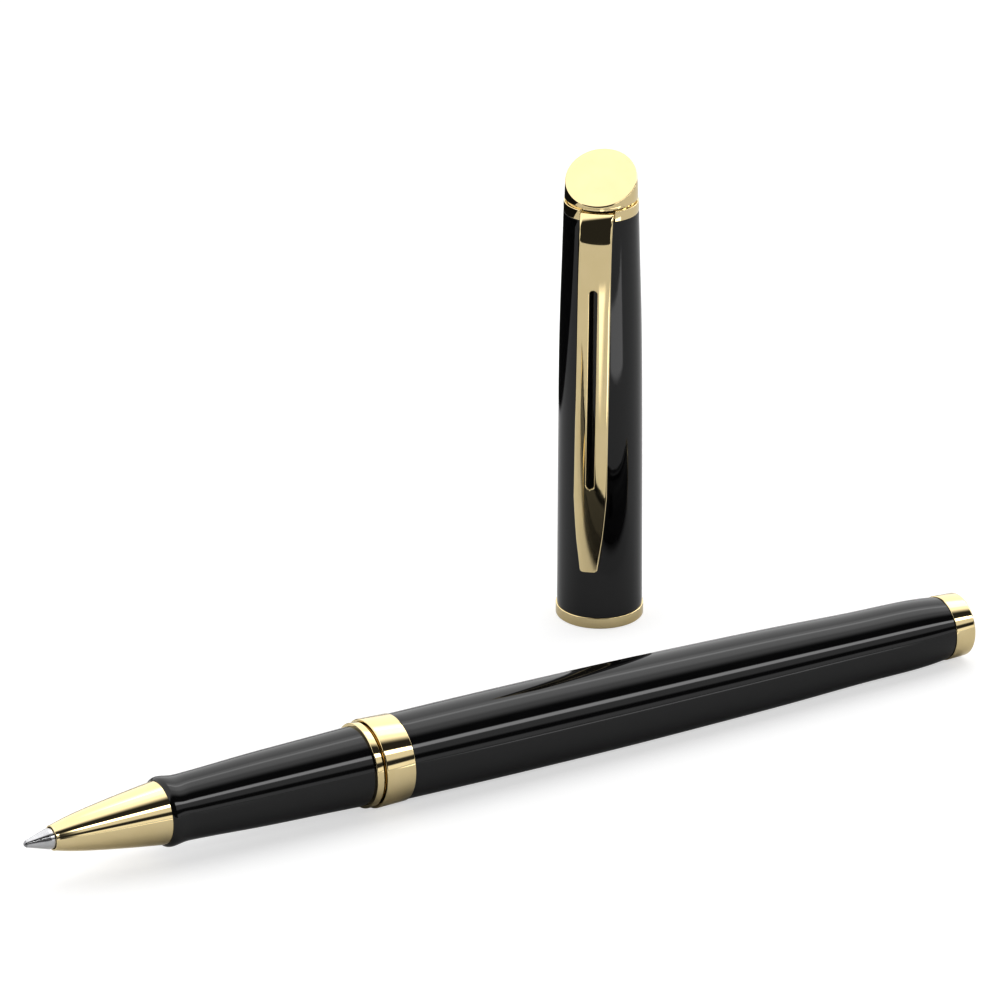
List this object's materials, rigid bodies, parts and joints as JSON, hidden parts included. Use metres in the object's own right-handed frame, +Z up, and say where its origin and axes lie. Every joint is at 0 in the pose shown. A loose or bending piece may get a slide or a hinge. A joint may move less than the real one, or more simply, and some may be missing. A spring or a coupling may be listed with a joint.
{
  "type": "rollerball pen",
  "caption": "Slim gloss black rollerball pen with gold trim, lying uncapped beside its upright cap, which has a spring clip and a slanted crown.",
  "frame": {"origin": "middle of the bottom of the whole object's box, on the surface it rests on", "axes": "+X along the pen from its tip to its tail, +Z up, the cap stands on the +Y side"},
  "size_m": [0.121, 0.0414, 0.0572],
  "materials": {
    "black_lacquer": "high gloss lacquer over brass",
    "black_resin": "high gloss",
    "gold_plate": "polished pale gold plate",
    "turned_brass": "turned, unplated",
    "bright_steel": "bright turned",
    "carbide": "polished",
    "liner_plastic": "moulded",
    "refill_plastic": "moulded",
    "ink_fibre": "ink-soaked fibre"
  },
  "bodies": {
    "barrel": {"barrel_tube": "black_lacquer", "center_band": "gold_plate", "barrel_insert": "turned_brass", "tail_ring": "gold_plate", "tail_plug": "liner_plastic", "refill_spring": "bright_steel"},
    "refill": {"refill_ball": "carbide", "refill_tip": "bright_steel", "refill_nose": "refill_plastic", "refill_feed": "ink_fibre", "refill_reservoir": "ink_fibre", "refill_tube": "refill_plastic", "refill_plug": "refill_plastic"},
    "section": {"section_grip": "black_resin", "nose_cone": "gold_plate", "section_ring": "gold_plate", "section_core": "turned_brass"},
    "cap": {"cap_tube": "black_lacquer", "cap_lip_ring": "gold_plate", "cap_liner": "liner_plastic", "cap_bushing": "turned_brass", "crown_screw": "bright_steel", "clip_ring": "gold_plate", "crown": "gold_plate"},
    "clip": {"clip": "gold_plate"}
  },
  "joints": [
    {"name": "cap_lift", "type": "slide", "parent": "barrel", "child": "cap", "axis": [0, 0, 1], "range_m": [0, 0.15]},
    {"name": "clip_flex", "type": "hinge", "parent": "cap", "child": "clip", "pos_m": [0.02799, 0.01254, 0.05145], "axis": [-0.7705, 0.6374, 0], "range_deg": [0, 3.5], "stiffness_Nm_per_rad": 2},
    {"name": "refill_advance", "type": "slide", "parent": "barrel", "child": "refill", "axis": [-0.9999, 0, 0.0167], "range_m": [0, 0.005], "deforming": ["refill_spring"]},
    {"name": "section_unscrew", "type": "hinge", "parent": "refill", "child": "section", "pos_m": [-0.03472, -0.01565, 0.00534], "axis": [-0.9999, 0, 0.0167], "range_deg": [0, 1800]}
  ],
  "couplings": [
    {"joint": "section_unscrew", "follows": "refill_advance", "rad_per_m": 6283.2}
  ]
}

#### Written instruction:
Output the listing above word for word.

#### Exercise response:
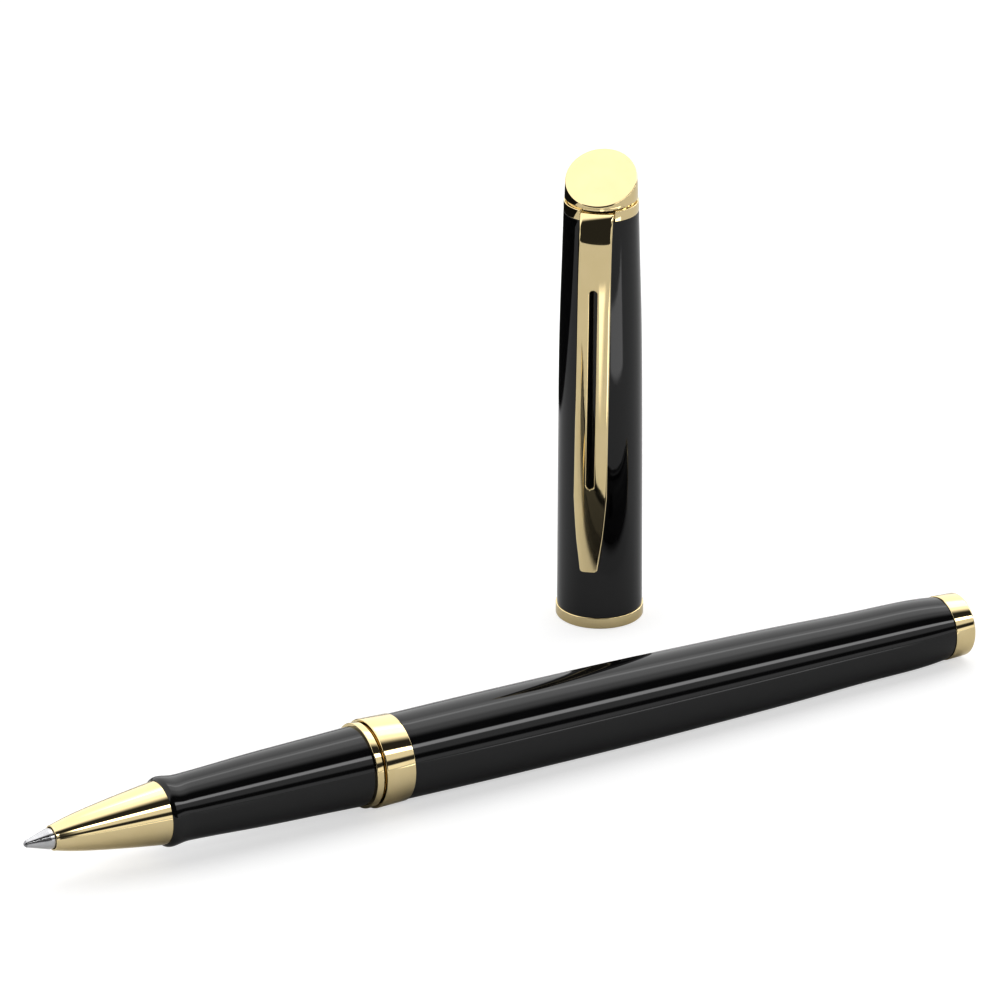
List this object's materials, rigid bodies, parts and joints as JSON, hidden parts included. Use metres in the object's own right-handed frame, +Z up, and say where its origin and axes lie. Every joint is at 0 in the pose shown. A loose or bending piece may get a slide or a hinge. A joint may move less than the real one, or more simply, and some may be missing. A spring or a coupling may be listed with a joint.
{
  "type": "rollerball pen",
  "caption": "Slim gloss black rollerball pen with gold trim, lying uncapped beside its upright cap, which has a spring clip and a slanted crown.",
  "frame": {"origin": "middle of the bottom of the whole object's box, on the surface it rests on", "axes": "+X along the pen from its tip to its tail, +Z up, the cap stands on the +Y side"},
  "size_m": [0.121, 0.0414, 0.0572],
  "materials": {
    "black_lacquer": "high gloss lacquer over brass",
    "black_resin": "high gloss",
    "gold_plate": "polished pale gold plate",
    "turned_brass": "turned, unplated",
    "bright_steel": "bright turned",
    "carbide": "polished",
    "liner_plastic": "moulded",
    "refill_plastic": "moulded",
    "ink_fibre": "ink-soaked fibre"
  },
  "bodies": {
    "barrel": {"barrel_tube": "black_lacquer", "center_band": "gold_plate", "barrel_insert": "turned_brass", "tail_ring": "gold_plate", "tail_plug": "liner_plastic", "refill_spring": "bright_steel"},
    "refill": {"refill_ball": "carbide", "refill_tip": "bright_steel", "refill_nose": "refill_plastic", "refill_feed": "ink_fibre", "refill_reservoir": "ink_fibre", "refill_tube": "refill_plastic", "refill_plug": "refill_plastic"},
    "section": {"section_grip": "black_resin", "nose_cone": "gold_plate", "section_ring": "gold_plate", "section_core": "turned_brass"},
    "cap": {"cap_tube": "black_lacquer", "cap_lip_ring": "gold_plate", "cap_liner": "liner_plastic", "cap_bushing": "turned_brass", "crown_screw": "bright_steel", "clip_ring": "gold_plate", "crown": "gold_plate"},
    "clip": {"clip": "gold_plate"}
  },
  "joints": [
    {"name": "cap_lift", "type": "slide", "parent": "barrel", "child": "cap", "axis": [0, 0, 1], "range_m": [0, 0.15]},
    {"name": "clip_flex", "type": "hinge", "parent": "cap", "child": "clip", "pos_m": [0.02799, 0.01254, 0.05145], "axis": [-0.7705, 0.6374, 0], "range_deg": [0, 3.5], "stiffness_Nm_per_rad": 2},
    {"name": "refill_advance", "type": "slide", "parent": "barrel", "child": "refill", "axis": [-0.9999, 0, 0.0167], "range_m": [0, 0.005], "deforming": ["refill_spring"]},
    {"name": "section_unscrew", "type": "hinge", "parent": "refill", "child": "section", "pos_m": [-0.03472, -0.01565, 0.00534], "axis": [-0.9999, 0, 0.0167], "range_deg": [0, 1800]}
  ],
  "couplings": [
    {"joint": "section_unscrew", "follows": "refill_advance", "rad_per_m": 6283.2}
  ]
}